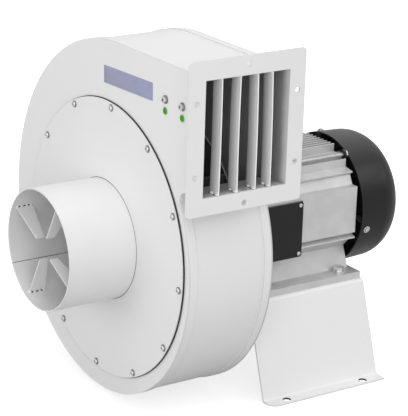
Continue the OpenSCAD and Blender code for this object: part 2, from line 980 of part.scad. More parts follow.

==

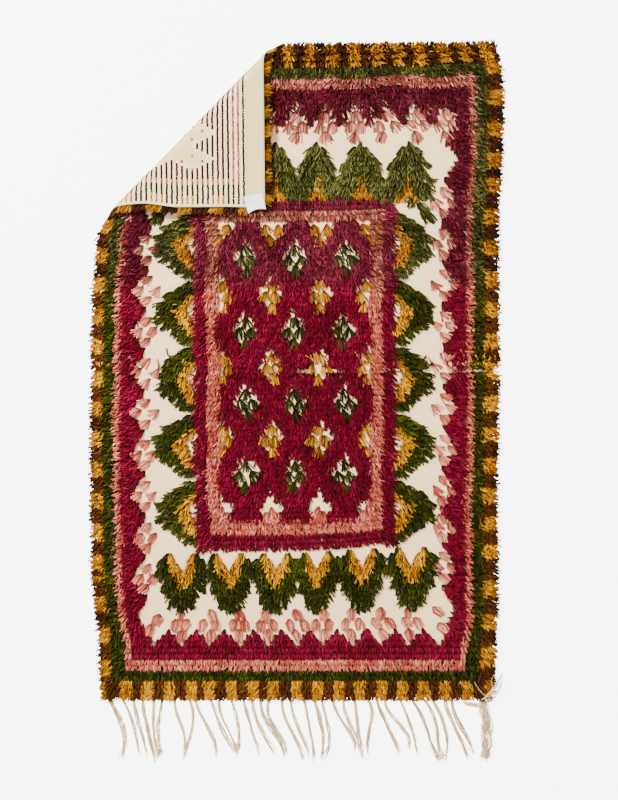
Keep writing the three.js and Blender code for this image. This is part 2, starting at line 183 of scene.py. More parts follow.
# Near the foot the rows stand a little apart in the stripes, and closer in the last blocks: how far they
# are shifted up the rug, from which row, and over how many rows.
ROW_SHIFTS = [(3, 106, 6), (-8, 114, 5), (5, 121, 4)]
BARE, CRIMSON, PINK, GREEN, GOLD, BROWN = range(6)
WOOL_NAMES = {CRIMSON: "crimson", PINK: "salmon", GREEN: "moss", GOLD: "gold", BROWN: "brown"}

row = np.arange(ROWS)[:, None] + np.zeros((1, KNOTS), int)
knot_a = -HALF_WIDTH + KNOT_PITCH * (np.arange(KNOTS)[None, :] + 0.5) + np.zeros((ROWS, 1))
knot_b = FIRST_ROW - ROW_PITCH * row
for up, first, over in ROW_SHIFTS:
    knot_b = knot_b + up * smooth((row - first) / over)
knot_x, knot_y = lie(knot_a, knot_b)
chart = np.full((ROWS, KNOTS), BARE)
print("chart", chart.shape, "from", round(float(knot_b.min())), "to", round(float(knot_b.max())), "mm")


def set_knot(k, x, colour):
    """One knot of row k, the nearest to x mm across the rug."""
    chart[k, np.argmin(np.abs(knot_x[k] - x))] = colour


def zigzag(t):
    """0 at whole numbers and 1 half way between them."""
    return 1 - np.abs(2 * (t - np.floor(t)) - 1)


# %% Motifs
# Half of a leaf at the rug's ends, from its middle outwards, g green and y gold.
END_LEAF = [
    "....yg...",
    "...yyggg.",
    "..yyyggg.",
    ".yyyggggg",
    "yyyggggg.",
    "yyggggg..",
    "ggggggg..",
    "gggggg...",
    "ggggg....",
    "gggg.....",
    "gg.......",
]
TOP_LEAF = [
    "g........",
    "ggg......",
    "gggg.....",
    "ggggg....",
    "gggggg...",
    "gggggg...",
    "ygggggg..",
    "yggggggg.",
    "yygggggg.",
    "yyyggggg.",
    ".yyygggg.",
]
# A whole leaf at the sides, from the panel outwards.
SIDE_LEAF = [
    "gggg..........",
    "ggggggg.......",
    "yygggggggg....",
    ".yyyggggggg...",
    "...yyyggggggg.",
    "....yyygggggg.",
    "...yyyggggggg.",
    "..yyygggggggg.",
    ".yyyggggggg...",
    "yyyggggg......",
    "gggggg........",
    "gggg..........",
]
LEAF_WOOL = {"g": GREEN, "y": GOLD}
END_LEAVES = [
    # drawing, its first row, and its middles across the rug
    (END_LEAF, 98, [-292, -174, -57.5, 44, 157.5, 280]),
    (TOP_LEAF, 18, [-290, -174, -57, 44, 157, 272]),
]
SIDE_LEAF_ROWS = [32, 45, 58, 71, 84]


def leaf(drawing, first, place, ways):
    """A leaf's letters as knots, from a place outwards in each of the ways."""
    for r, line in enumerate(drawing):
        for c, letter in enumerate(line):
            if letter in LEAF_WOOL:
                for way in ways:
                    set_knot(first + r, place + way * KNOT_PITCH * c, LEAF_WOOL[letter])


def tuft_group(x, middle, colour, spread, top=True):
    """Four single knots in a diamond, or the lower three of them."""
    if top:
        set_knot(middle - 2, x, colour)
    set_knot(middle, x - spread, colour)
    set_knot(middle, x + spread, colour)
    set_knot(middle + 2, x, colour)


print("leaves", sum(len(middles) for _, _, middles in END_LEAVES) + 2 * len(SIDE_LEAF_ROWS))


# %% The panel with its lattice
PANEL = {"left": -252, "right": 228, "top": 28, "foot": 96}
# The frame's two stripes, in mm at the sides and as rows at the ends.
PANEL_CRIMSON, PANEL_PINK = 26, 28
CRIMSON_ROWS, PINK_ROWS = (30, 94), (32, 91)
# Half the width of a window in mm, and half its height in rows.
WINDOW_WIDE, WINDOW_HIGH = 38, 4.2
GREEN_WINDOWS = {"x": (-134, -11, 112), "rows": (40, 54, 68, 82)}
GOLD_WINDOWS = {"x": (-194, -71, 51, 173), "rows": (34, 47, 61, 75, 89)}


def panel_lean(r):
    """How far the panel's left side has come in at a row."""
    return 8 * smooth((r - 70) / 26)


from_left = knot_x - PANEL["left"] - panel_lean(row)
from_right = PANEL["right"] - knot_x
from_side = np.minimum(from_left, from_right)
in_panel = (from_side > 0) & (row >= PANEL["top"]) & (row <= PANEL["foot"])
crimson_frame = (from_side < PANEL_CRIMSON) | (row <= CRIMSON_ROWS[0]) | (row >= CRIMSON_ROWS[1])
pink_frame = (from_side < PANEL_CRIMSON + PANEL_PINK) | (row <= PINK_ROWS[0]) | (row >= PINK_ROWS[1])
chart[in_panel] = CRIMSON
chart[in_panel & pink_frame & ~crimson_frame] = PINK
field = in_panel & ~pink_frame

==

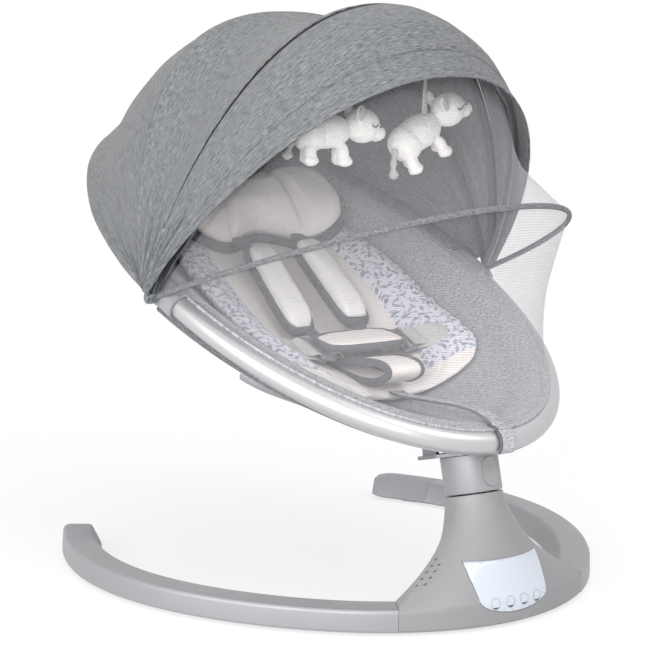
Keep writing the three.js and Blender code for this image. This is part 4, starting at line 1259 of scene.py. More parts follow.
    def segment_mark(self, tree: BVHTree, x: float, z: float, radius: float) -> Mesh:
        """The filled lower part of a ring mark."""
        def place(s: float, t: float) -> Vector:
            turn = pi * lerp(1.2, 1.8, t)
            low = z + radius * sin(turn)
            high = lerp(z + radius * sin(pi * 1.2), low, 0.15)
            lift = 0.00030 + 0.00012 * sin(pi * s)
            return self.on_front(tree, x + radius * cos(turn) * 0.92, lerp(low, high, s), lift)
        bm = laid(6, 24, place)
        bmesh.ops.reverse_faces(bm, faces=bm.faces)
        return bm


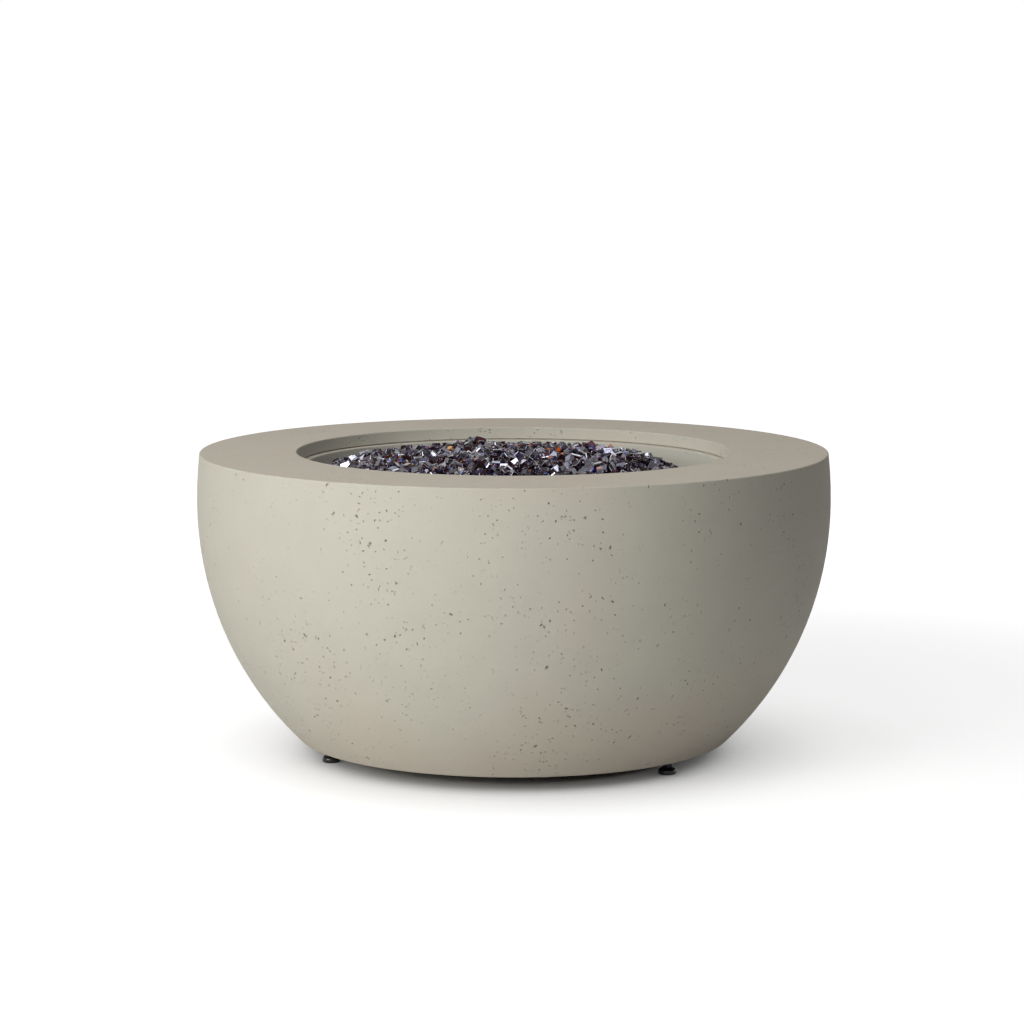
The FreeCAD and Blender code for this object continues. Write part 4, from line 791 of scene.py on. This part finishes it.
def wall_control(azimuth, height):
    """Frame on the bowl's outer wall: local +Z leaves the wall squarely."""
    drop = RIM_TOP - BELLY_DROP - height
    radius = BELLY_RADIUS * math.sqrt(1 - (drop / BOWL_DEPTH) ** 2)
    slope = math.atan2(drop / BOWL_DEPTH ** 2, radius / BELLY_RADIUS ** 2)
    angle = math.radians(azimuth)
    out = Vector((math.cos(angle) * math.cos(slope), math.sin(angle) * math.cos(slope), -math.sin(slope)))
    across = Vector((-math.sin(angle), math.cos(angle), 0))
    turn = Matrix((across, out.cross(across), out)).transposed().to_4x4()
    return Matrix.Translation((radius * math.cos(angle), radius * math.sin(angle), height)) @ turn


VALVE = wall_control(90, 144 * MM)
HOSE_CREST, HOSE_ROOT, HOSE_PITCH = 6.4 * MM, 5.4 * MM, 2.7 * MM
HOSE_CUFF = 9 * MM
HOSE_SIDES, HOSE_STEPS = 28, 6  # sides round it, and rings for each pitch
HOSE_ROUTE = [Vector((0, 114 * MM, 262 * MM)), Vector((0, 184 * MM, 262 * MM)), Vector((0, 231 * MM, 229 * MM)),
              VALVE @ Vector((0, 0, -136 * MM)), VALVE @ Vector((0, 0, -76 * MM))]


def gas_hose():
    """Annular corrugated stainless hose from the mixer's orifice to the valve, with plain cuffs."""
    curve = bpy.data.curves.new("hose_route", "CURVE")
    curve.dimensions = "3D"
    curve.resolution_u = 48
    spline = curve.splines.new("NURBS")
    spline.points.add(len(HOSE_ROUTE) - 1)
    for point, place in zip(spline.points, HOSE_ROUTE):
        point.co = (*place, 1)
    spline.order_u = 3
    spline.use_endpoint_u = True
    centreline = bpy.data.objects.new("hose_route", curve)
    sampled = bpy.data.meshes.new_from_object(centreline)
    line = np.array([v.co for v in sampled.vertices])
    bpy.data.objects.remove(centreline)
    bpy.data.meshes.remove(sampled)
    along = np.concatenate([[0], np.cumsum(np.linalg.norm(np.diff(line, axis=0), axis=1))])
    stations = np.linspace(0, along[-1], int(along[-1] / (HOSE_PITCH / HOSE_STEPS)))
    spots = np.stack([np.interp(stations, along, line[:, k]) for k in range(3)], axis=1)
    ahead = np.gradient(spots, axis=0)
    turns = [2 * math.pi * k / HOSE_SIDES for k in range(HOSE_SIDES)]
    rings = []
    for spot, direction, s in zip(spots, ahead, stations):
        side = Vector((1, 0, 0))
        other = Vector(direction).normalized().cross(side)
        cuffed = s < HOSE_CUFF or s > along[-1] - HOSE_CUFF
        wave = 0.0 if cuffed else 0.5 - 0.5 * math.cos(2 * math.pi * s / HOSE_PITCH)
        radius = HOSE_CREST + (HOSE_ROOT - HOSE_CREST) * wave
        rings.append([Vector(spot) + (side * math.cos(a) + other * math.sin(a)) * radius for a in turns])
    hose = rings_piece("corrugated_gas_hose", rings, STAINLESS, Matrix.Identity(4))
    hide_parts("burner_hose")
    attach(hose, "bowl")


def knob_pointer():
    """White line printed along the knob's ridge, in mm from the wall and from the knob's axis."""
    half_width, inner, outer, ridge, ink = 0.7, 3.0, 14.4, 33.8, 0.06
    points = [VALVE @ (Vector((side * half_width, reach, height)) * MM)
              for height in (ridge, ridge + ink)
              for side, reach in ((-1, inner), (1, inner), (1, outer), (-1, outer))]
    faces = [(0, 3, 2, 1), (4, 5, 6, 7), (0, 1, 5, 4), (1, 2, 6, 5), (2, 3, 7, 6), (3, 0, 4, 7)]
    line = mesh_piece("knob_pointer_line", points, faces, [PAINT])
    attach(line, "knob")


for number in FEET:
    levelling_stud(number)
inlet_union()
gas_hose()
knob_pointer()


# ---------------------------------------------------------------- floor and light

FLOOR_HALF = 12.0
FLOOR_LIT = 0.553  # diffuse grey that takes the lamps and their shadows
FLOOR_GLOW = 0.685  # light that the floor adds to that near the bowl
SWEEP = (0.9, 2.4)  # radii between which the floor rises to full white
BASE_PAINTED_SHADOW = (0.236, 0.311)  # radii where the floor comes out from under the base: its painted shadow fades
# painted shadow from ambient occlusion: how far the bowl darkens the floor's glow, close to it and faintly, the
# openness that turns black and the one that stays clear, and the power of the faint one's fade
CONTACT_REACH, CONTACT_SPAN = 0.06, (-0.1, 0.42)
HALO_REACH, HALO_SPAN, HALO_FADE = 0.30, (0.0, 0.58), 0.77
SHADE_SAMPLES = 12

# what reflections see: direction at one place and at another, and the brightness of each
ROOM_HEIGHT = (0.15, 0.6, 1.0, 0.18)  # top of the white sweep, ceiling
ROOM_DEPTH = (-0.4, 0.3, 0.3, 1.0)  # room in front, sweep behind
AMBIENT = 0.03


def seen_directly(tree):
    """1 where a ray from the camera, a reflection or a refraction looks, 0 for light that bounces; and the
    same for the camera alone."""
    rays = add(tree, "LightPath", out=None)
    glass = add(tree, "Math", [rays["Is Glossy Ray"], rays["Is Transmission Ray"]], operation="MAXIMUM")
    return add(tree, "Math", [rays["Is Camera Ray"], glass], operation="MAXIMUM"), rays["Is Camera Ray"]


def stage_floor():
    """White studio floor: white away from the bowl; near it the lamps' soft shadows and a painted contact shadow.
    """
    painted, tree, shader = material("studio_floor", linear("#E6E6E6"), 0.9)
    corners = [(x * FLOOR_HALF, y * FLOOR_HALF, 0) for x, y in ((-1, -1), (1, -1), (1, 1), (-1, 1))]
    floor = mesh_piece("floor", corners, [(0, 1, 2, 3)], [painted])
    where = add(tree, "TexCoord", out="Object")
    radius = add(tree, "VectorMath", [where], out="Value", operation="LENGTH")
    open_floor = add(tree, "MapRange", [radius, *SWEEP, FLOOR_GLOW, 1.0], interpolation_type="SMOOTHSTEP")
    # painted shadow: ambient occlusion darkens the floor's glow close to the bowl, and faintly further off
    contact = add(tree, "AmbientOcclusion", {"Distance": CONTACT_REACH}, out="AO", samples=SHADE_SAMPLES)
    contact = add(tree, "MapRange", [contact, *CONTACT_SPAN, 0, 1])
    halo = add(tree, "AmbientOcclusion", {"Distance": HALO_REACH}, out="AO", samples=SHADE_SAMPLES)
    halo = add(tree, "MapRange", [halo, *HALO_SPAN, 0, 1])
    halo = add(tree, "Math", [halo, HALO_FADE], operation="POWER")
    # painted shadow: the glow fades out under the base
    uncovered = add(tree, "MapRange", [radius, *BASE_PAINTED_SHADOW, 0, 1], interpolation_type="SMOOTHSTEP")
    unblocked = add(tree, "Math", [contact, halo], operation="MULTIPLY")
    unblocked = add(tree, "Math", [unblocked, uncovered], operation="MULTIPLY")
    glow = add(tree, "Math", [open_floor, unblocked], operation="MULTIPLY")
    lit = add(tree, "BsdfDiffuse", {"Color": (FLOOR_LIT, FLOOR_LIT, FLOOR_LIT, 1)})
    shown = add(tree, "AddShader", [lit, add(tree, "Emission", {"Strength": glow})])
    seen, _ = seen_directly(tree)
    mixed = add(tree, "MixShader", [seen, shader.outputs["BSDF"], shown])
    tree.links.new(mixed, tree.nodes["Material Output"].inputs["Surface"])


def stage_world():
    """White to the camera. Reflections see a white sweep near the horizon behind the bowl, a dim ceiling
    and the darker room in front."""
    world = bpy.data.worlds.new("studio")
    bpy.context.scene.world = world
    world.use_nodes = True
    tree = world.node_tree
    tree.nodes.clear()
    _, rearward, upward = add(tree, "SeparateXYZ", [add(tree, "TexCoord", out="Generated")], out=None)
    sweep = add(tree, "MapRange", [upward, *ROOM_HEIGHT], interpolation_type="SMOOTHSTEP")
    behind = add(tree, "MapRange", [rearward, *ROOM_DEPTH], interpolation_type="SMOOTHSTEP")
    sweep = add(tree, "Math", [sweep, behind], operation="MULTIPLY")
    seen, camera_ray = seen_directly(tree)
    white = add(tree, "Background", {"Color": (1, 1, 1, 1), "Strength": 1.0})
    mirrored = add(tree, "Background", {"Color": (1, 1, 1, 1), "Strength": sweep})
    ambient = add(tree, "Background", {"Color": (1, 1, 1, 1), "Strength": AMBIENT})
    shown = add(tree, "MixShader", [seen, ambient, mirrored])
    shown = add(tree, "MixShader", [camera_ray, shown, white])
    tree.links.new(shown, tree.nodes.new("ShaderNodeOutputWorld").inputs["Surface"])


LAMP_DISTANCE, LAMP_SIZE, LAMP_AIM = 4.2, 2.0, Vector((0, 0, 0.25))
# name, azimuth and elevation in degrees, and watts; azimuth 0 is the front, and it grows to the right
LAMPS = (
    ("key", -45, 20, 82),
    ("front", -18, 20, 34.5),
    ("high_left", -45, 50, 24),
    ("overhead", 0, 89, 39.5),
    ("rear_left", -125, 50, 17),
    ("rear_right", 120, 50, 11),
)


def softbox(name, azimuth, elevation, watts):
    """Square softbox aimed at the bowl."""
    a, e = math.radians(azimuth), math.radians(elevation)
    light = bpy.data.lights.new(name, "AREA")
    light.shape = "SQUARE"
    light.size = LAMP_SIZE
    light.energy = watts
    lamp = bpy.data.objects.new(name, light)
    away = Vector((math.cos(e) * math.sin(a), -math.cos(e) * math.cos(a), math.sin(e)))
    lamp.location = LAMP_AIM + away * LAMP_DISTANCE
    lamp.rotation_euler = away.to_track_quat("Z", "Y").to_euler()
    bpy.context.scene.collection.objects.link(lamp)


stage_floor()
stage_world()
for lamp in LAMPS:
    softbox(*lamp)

■ **Your instructions**: Above are the records; from them, give again exactly the lines from the one containing "183 of scene.py. More parts follow." to the one containing "return 1 - np.abs(2", both lines included, and nothing more.

■ **Response**:
Keep writing the three.js and Blender code for this image. This is part 2, starting at line 183 of scene.py. More parts follow.
# Near the foot the rows stand a little apart in the stripes, and closer in the last blocks: how far they
# are shifted up the rug, from which row, and over how many rows.
ROW_SHIFTS = [(3, 106, 6), (-8, 114, 5), (5, 121, 4)]
BARE, CRIMSON, PINK, GREEN, GOLD, BROWN = range(6)
WOOL_NAMES = {CRIMSON: "crimson", PINK: "salmon", GREEN: "moss", GOLD: "gold", BROWN: "brown"}

row = np.arange(ROWS)[:, None] + np.zeros((1, KNOTS), int)
knot_a = -HALF_WIDTH + KNOT_PITCH * (np.arange(KNOTS)[None, :] + 0.5) + np.zeros((ROWS, 1))
knot_b = FIRST_ROW - ROW_PITCH * row
for up, first, over in ROW_SHIFTS:
    knot_b = knot_b + up * smooth((row - first) / over)
knot_x, knot_y = lie(knot_a, knot_b)
chart = np.full((ROWS, KNOTS), BARE)
print("chart", chart.shape, "from", round(float(knot_b.min())), "to", round(float(knot_b.max())), "mm")


def set_knot(k, x, colour):
    """One knot of row k, the nearest to x mm across the rug."""
    chart[k, np.argmin(np.abs(knot_x[k] - x))] = colour


def zigzag(t):
    """0 at whole numbers and 1 half way between them."""
    return 1 - np.abs(2 * (t - np.floor(t)) - 1)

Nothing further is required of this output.